Key Statistics (2026 Snapshot)
- $115 Billion: Projected size of the alternative financing market by 2035, driven largely by HyFi platforms.
- 38%: Percentage of Western financial institutions now supporting direct crypto-to-fiat services.
- $2 Trillion: Annual payment flows moving through blockchain-integrated banking channels.
- 80%: Cost reduction in cross-border remittances for institutions using stablecoin rails compared to legacy SWIFT transfers.
- 100 Million+: Users of hybrid neobanks in Latin America (led by players like Nubank and Bitso).
Future Outlook: What Happens Next?
As we look toward 2027 and 2030, the “convergence” will likely disappear—because it will just be “finance.”
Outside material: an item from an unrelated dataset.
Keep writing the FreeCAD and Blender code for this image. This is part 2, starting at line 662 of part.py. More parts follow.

- The “Invisible” Blockchain: Users will stop hearing about “wallets” and “keys.” Biometric authentication (Passkeys) combined with Account Abstraction will make using a blockchain application indistinguishable from using a standard banking app.
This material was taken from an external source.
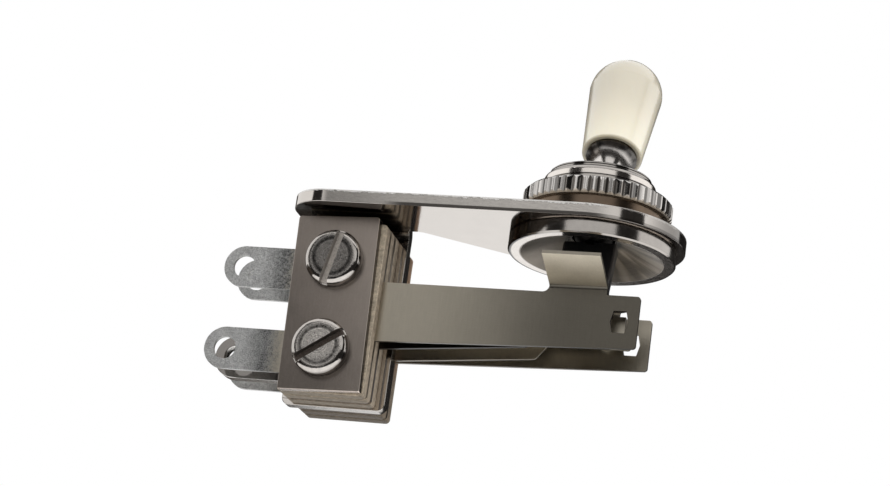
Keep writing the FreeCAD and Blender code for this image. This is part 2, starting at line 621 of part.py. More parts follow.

- Central Bank Digital Currencies (CBDCs) vs. Stablecoins: A major clash is looming. As private stablecoins (USDC, EURC) gain dominance in B2B settlement, Central Banks may push back with retail CBDCs, potentially forcing neobanks to choose sides in a “currency war.”
- Algorithmic Regulation: Regulation will move from “reactive” (audits) to “proactive” (code). We expect regulators to deploy their own smart contracts to monitor bank solvency in real-time, automatically halting withdrawals if liquidity ratios dip below safe levels.
Final Thoughts
The convergence of Web3 and neobanking in 2026 is not merely a technological upgrade; it is a fundamental restructuring of how value moves. For the consumer, it promises cheaper, faster, and more accessible financial tools. For the industry, it signals an extinction event for those who believe that “banking” still requires branches and mainframes. The future is hybrid, automated, and relentlessly efficient.